WHAT IS REQUIRED:
The data below needs to be returned exactly, line for line.

MATERIAL:

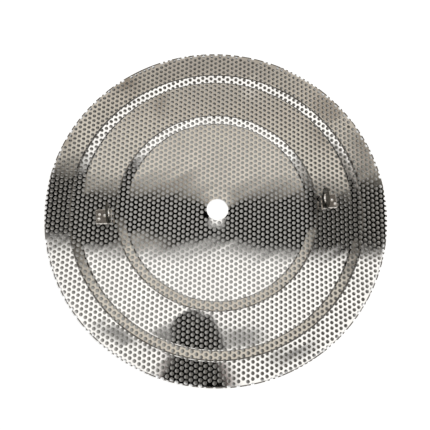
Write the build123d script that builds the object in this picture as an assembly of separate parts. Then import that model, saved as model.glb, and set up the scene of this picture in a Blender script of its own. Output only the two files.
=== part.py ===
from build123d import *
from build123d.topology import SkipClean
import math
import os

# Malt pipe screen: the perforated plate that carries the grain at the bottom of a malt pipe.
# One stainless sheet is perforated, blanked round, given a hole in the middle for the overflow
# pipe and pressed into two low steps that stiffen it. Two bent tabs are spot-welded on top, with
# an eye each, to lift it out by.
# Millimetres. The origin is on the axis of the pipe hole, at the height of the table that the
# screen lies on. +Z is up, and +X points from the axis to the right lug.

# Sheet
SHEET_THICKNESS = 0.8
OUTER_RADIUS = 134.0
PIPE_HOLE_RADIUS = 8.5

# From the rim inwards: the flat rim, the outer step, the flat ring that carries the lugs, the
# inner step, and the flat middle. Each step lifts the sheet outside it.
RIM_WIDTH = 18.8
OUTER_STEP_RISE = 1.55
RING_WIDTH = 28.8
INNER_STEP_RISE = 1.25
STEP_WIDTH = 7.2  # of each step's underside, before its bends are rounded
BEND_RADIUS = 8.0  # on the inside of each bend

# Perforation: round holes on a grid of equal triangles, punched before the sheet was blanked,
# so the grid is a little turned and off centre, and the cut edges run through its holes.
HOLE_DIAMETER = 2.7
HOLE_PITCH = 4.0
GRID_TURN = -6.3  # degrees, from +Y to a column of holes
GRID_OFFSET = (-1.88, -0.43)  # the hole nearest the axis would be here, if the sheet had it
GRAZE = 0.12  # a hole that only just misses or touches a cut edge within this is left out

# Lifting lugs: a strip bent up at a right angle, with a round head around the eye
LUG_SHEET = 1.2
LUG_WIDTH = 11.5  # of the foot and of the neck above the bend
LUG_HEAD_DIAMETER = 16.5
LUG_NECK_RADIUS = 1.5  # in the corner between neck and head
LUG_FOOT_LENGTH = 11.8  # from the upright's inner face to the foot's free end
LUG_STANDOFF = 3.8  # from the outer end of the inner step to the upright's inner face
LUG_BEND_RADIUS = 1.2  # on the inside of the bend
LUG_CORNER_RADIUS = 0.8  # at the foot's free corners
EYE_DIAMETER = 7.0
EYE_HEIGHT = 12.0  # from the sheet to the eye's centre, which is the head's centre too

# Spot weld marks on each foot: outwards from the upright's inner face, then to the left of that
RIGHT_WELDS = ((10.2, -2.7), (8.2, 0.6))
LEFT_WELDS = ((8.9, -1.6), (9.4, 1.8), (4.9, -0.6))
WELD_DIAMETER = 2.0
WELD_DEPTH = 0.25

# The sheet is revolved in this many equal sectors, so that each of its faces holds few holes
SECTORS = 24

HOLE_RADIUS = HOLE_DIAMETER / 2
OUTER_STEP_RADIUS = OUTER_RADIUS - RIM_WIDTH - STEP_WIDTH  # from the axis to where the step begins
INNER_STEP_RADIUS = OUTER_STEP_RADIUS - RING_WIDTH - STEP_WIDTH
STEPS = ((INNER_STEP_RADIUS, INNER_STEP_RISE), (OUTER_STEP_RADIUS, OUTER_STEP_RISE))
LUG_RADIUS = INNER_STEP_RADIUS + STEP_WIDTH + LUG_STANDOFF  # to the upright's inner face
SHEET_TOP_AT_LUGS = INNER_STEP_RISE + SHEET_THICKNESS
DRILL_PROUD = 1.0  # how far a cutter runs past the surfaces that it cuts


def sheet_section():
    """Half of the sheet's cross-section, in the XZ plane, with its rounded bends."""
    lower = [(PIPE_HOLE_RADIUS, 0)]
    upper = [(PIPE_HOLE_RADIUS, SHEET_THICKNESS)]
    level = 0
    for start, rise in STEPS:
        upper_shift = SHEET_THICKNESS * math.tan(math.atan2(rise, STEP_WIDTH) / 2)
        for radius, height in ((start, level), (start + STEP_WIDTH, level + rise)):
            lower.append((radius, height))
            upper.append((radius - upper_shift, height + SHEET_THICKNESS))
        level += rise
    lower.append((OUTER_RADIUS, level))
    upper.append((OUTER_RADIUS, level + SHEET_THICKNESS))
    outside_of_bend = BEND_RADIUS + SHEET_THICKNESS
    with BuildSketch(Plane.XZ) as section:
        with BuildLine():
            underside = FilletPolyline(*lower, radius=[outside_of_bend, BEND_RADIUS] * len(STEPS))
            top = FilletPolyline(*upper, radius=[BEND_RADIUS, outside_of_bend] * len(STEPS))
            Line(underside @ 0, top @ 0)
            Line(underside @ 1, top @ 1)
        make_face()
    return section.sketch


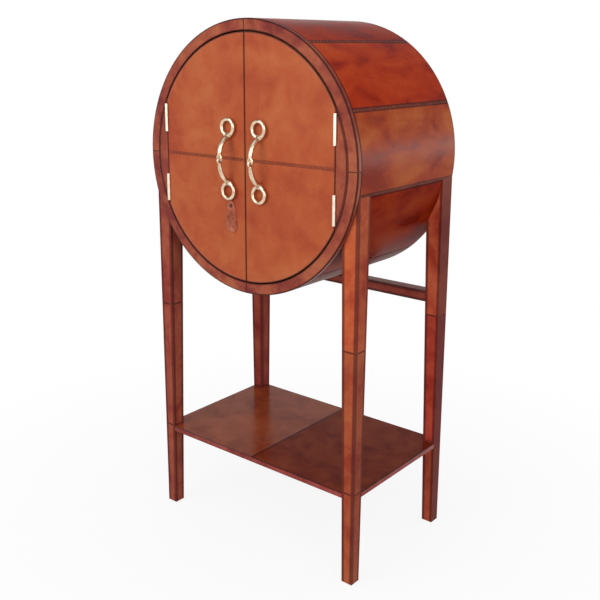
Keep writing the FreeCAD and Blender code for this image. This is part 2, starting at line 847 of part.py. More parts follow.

WRITTEN ANSWER:
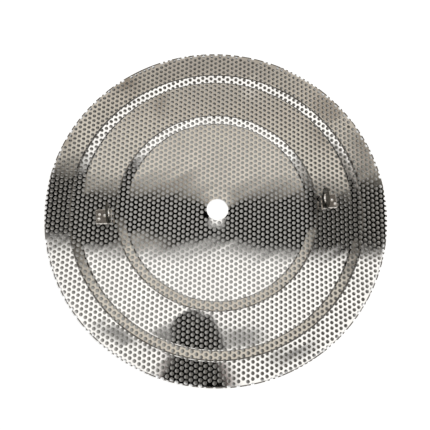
Write the build123d script that builds the object in this picture as an assembly of separate parts. Then import that model, saved as model.glb, and set up the scene of this picture in a Blender script of its own. Output only the two files.
=== part.py ===
from build123d import *
from build123d.topology import SkipClean
import math
import os

# Malt pipe screen: the perforated plate that carries the grain at the bottom of a malt pipe.
# One stainless sheet is perforated, blanked round, given a hole in the middle for the overflow
# pipe and pressed into two low steps that stiffen it. Two bent tabs are spot-welded on top, with
# an eye each, to lift it out by.
# Millimetres. The origin is on the axis of the pipe hole, at the height of the table that the
# screen lies on. +Z is up, and +X points from the axis to the right lug.

# Sheet
SHEET_THICKNESS = 0.8
OUTER_RADIUS = 134.0
PIPE_HOLE_RADIUS = 8.5

# From the rim inwards: the flat rim, the outer step, the flat ring that carries the lugs, the
# inner step, and the flat middle. Each step lifts the sheet outside it.
RIM_WIDTH = 18.8
OUTER_STEP_RISE = 1.55
RING_WIDTH = 28.8
INNER_STEP_RISE = 1.25
STEP_WIDTH = 7.2  # of each step's underside, before its bends are rounded
BEND_RADIUS = 8.0  # on the inside of each bend

# Perforation: round holes on a grid of equal triangles, punched before the sheet was blanked,
# so the grid is a little turned and off centre, and the cut edges run through its holes.
HOLE_DIAMETER = 2.7
HOLE_PITCH = 4.0
GRID_TURN = -6.3  # degrees, from +Y to a column of holes
GRID_OFFSET = (-1.88, -0.43)  # the hole nearest the axis would be here, if the sheet had it
GRAZE = 0.12  # a hole that only just misses or touches a cut edge within this is left out

# Lifting lugs: a strip bent up at a right angle, with a round head around the eye
LUG_SHEET = 1.2
LUG_WIDTH = 11.5  # of the foot and of the neck above the bend
LUG_HEAD_DIAMETER = 16.5
LUG_NECK_RADIUS = 1.5  # in the corner between neck and head
LUG_FOOT_LENGTH = 11.8  # from the upright's inner face to the foot's free end
LUG_STANDOFF = 3.8  # from the outer end of the inner step to the upright's inner face
LUG_BEND_RADIUS = 1.2  # on the inside of the bend
LUG_CORNER_RADIUS = 0.8  # at the foot's free corners
EYE_DIAMETER = 7.0
EYE_HEIGHT = 12.0  # from the sheet to the eye's centre, which is the head's centre too

# Spot weld marks on each foot: outwards from the upright's inner face, then to the left of that
RIGHT_WELDS = ((10.2, -2.7), (8.2, 0.6))
LEFT_WELDS = ((8.9, -1.6), (9.4, 1.8), (4.9, -0.6))
WELD_DIAMETER = 2.0
WELD_DEPTH = 0.25

# The sheet is revolved in this many equal sectors, so that each of its faces holds few holes
SECTORS = 24

HOLE_RADIUS = HOLE_DIAMETER / 2
OUTER_STEP_RADIUS = OUTER_RADIUS - RIM_WIDTH - STEP_WIDTH  # from the axis to where the step begins
INNER_STEP_RADIUS = OUTER_STEP_RADIUS - RING_WIDTH - STEP_WIDTH
STEPS = ((INNER_STEP_RADIUS, INNER_STEP_RISE), (OUTER_STEP_RADIUS, OUTER_STEP_RISE))
LUG_RADIUS = INNER_STEP_RADIUS + STEP_WIDTH + LUG_STANDOFF  # to the upright's inner face
SHEET_TOP_AT_LUGS = INNER_STEP_RISE + SHEET_THICKNESS
DRILL_PROUD = 1.0  # how far a cutter runs past the surfaces that it cuts


def sheet_section():
    """Half of the sheet's cross-section, in the XZ plane, with its rounded bends."""
    lower = [(PIPE_HOLE_RADIUS, 0)]
    upper = [(PIPE_HOLE_RADIUS, SHEET_THICKNESS)]
    level = 0
    for start, rise in STEPS:
        upper_shift = SHEET_THICKNESS * math.tan(math.atan2(rise, STEP_WIDTH) / 2)
        for radius, height in ((start, level), (start + STEP_WIDTH, level + rise)):
            lower.append((radius, height))
            upper.append((radius - upper_shift, height + SHEET_THICKNESS))
        level += rise
    lower.append((OUTER_RADIUS, level))
    upper.append((OUTER_RADIUS, level + SHEET_THICKNESS))
    outside_of_bend = BEND_RADIUS + SHEET_THICKNESS
    with BuildSketch(Plane.XZ) as section:
        with BuildLine():
            underside = FilletPolyline(*lower, radius=[outside_of_bend, BEND_RADIUS] * len(STEPS))
            top = FilletPolyline(*upper, radius=[BEND_RADIUS, outside_of_bend] * len(STEPS))
            Line(underside @ 0, top @ 0)
            Line(underside @ 1, top @ 1)
        make_face()
    return section.sketch


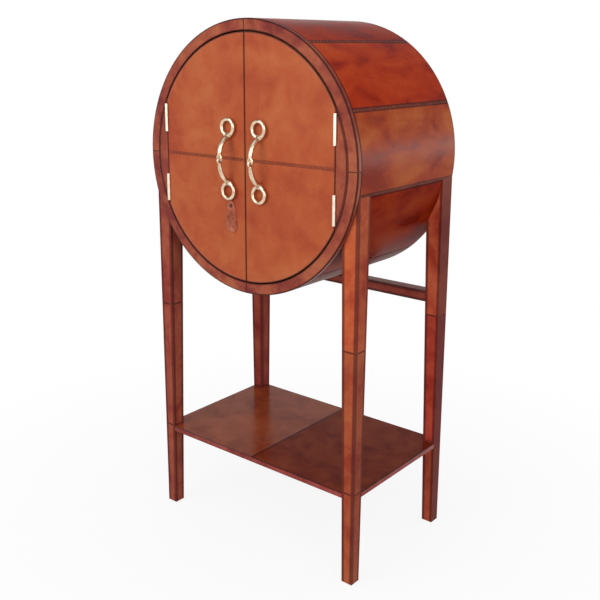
Keep writing the FreeCAD and Blender code for this image. This is part 2, starting at line 847 of part.py. More parts follow.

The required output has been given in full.